Pour sa part, la société fait valoir qu’aucun télétravail n’a été mis en place par l’employeur, de sorte que la réglementation afférente ne trouve pas à s’appliquer. Pour elle, il ne s’agit en rien d’exécuter à domicile un travail qui aurait pu être accompli dans les locaux de l’employeur et nécessitant l’utilisation des technologies de l’information et de la communication. La présence régulière du salarié dans l’entreprise est nécessaire pour permettre les échanges indispensables, la même organisation étant prévue pour l’ensemble de l’équipe commerciale.
La décision rendue en cour d’appel
Ne partageant pas cette dernière analyse, la cour d’appel d’Orléans infirme le jugement du conseil de prud’hommes et fait droit à la demande du salarié en résiliation judiciaire de son contrat de travail. Tout d’abord, elle constate que :
- le contrat de travail signé entre les parties ne prévoit aucun lieu précis d’exécution du contrat de travail ;
- mais que le salarié est chargé de représenter la société notamment en France et en Europe ;
- et qu’aucun élément ne permet d’établir que l’entreprise lui a confié, comme le contrat en prévoyait la possibilité, un secteur géographique particulier.
Par ailleurs, depuis 2009, le salarié ne se rendait que très rarement au siège de l’entreprise, effectuant ses démarches commerciales chez les clients et communiquant avec son employeur à distance, sans qu’aucune explication ne semble lui avoir été demandée sur ce point. L’employeur a par conséquent accepté pendant plusieurs années ce mode d’organisation du travail, et le salarié a pu établir son domicile fort loin du siège de l’entreprise.
Dès lors la société a modifié un élément essentiel du contrat de travail en lui imposant d’être présent au siège de l’entreprise deux jours par semaine, les lundis et mardi. Cette modification du lieu d’exécution de la prestation de travail était de nature à bouleverser non seulement l’organisation professionnelle du salarié mais également ses conditions de vie personnelle puisqu’elle le contraignait à dormir à l’hôtel deux nuits par semaine et à voyager le dimanche. Cette modification du contrat de travail ne pouvait pas être unilatéralement décidée par l’employeur et le salarié était en droit de la refuser. Elle avait en outre manifestement participé à la détérioration de l’état psychique de ce dernier.

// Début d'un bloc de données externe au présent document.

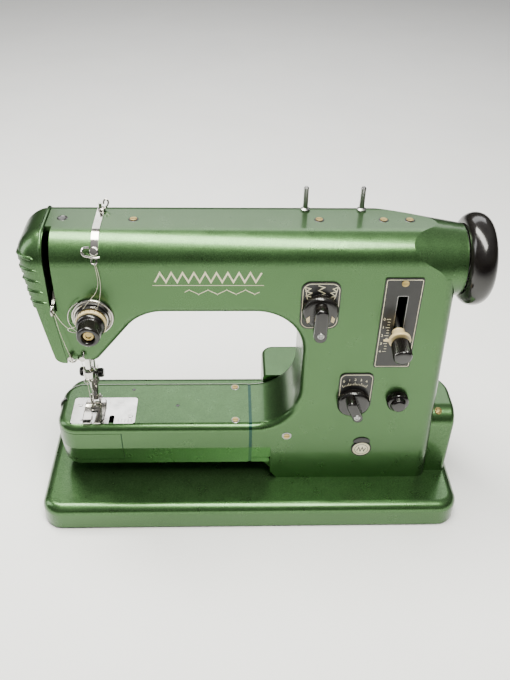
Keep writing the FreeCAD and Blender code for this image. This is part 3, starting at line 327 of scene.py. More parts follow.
def stadium(half_width, low, high, inset, steps=12):
    """Outline of a bar with two round ends, as X, Z points round its own centre."""
    radius = half_width - inset
    outline = []
    for centre, start in ((high - half_width, 0), (low + half_width, 180)):
        for i in range(steps + 1):
            angle = math.radians(start + 180 * i / steps)
            outline.append((radius * math.cos(angle), centre + radius * math.sin(angle)))
    return outline


def add_loft(form, loops):
    """Skin through loops of equal length, closed at both ends."""
    rings = [[form.verts.new(spot) for spot in loop] for loop in loops]
    for lower, upper in zip(rings, rings[1:]):
        for i in range(len(lower)):
            j = (i + 1) % len(lower)
            form.faces.new([lower[i], lower[j], upper[j], upper[i]])
    form.faces.new(rings[0])
    form.faces.new(rings[-1])
    return form


def surface(node):
    """Search tree over a CAD node's faces, to lay details on it."""
    mesh = NODES[node].data
    return BVHTree.FromPolygons([v.co.copy() for v in mesh.vertices],
                                [list(p.vertices) for p in mesh.polygons])


def land(tree, start, toward):
    """Point in millimetres where a ray meets the surface, and the surface's normal there."""
    place, normal = tree.ray_cast(point(*start), Vector(toward).normalized())[:2]
    return place / MM, normal


def number(name, text, x, z, size):
    """Cream numeral on a dial plate that faces the front."""
    data = bpy.data.curves.new(name, "FONT")
    data.body = text
    data.size = size * MM
    data.extrude = 0.04 * MM
    data.align_x = "CENTER"
    data.align_y = "CENTER"
    label = bpy.data.objects.new(name, data)
    label.location = point(x, PLATE - 0.02, z)
    label.rotation_euler = (math.pi / 2, 0, 0)
    settle(label, "cream_enamel", "machine")


# ---------------------------------------------------------------- handwheel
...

Dans ces conditions, la poursuite du contrat de travail s’est avérée impossible dans les conditions nouvellement imposées par l’employeur, sur lesquelles celui-ci n’est nullement revenu avant la rupture du contrat de travail, et malgré les protestations du salarié. Ce manquement justifie à lui seul, pour la cour d’appel, la résiliation judiciaire du contrat de travail qui produit les effets d’un licenciement sans cause réelle et sérieuse à la date du licenciement pour inaptitude.
Quelques précisions
Cette solution va dans le sens d’une jurisprudence de la Cour de cassation : lorsque les parties sont convenues d’une exécution de tout ou partie du travail par le salarié à son domicile, l’employeur ne peut pas modifier cette organisation contractuelle du travail sans l’accord du salarié, même en présence d’une clause de mobilité. On relèvera toutefois que la solution pourrait être différente en cas de mise en place du télétravail par accord collectif ou charte. Cet accord ou cette charte doit prévoir les conditions de retour à une exécution du contrat de travail sans télétravail. Le texte pourrait ainsi prévoir les conditions permettant à l’employeur de mettre fin au télétravail. De même, en l’absence d’accord ou de charte, l’employeur et le salarié pourraient prévoir, à l’occasion de la formalisation de leur accord de mettre en place le télétravail, les conditions de retour à une exécution du contrat sans télétravail.